## Supplied records
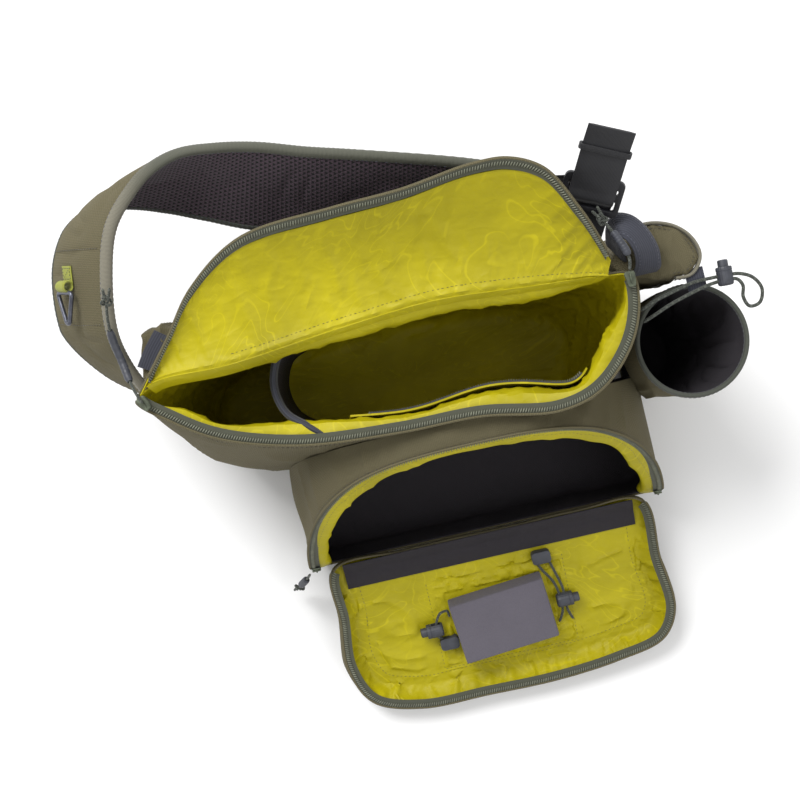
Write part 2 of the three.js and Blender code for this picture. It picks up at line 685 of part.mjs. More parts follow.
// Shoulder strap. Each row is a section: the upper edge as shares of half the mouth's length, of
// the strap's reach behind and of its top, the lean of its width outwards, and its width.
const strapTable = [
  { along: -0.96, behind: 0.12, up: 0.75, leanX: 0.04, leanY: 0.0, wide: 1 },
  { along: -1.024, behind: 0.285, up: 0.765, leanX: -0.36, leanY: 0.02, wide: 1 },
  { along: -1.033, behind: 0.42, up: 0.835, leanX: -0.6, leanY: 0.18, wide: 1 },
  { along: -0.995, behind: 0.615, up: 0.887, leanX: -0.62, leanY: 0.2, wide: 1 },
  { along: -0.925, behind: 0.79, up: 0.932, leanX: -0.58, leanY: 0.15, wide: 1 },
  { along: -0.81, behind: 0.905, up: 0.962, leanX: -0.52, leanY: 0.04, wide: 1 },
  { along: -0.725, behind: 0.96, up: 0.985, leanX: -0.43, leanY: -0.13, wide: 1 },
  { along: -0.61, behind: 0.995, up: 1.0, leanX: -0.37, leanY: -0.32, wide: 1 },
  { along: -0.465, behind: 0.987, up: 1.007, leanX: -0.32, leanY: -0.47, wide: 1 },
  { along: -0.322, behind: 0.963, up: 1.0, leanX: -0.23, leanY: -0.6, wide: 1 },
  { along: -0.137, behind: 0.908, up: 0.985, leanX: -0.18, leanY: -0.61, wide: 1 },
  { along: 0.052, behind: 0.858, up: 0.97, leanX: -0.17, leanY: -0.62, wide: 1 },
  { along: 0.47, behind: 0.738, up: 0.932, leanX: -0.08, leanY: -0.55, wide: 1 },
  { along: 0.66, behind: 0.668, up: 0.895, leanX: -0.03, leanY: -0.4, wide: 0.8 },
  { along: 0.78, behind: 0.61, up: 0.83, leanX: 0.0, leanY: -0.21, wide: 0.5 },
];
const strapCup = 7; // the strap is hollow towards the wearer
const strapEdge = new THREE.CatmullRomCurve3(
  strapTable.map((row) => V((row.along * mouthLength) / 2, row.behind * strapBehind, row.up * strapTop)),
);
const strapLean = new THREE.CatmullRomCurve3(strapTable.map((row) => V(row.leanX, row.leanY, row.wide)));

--

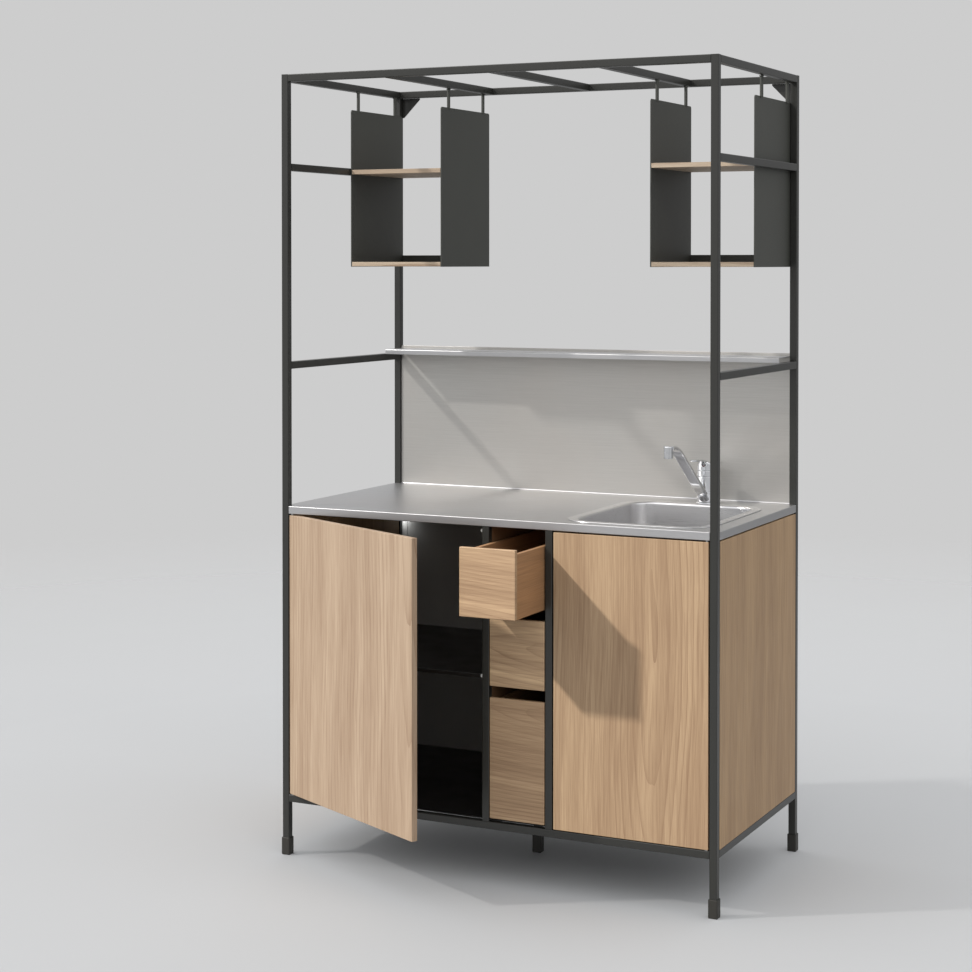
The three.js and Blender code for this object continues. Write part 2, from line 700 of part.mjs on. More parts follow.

==

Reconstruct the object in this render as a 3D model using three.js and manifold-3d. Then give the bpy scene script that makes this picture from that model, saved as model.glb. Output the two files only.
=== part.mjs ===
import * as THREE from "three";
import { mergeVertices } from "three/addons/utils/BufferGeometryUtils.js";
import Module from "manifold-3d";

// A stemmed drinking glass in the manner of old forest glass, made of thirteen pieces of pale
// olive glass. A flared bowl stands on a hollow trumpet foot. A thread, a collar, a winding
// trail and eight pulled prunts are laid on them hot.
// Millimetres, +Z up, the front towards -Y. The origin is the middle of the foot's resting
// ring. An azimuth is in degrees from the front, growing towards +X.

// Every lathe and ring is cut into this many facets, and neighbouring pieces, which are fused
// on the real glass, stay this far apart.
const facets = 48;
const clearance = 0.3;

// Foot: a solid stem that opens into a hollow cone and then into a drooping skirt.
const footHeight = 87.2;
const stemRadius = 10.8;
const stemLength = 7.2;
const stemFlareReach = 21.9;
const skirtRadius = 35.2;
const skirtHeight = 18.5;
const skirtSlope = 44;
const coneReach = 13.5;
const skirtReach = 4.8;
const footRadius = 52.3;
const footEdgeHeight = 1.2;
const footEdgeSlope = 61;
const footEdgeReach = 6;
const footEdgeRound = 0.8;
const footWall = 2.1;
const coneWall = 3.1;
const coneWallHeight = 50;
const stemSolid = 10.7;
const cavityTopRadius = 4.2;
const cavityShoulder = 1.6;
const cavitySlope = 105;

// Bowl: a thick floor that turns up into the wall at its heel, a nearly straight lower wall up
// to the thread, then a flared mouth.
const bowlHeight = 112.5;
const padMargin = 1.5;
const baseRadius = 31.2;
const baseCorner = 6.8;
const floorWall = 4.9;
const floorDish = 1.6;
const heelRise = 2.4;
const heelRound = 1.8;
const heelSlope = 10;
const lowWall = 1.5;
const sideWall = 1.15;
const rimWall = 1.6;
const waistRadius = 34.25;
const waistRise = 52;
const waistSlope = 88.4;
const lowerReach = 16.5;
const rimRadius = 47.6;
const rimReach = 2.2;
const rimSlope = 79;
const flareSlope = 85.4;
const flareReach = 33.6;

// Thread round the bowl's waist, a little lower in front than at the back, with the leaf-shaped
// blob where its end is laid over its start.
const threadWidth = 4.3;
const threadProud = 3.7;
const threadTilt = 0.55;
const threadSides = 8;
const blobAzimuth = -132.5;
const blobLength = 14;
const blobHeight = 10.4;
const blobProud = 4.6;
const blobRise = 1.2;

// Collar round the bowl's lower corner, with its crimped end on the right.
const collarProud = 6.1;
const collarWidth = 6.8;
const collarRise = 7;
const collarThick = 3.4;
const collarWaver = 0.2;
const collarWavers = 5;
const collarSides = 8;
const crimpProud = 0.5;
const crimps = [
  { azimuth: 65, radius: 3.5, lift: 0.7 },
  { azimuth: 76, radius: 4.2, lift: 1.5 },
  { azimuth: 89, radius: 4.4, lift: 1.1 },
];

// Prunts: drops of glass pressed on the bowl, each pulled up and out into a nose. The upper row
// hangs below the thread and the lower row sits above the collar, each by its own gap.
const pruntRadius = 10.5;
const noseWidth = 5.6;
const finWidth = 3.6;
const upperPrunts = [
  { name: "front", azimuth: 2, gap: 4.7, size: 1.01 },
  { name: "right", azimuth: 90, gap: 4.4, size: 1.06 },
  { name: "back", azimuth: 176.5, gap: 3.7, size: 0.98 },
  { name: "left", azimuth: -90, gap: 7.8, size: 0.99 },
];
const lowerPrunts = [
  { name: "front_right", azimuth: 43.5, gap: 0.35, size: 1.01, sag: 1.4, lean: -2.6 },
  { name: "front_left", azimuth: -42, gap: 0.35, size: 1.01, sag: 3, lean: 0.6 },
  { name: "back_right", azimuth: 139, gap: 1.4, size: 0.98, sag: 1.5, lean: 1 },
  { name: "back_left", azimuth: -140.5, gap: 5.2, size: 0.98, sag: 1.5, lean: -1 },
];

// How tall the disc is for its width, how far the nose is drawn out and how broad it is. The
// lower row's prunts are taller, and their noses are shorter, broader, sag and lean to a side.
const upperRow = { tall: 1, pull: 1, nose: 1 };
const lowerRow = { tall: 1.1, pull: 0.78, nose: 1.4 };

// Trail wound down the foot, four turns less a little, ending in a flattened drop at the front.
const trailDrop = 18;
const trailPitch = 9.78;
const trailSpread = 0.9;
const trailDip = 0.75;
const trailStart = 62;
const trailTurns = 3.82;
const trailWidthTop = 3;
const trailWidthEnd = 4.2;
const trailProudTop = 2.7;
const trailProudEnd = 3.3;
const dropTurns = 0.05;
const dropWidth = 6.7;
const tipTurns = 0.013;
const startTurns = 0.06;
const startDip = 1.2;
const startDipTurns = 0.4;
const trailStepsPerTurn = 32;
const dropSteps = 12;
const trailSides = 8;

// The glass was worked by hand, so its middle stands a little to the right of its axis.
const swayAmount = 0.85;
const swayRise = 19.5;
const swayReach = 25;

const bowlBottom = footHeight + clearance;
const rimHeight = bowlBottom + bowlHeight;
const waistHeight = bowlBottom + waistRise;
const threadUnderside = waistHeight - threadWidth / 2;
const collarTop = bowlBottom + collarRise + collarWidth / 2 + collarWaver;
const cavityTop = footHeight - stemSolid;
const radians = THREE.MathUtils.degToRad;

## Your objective
For each line of the entries that includes "from", show that line.

## Reply
The three.js and Blender code for this object continues. Write part 2, from line 700 of part.mjs on. More parts follow.
Reconstruct the object in this render as a 3D model using three.js and manifold-3d. Then give the bpy scene script that makes this picture from that model, saved as model.glb. Output the two files only.
import * as THREE from "three";
import { mergeVertices } from "three/addons/utils/BufferGeometryUtils.js";
import Module from "manifold-3d";
// ring. An azimuth is in degrees from the front, growing towards +X.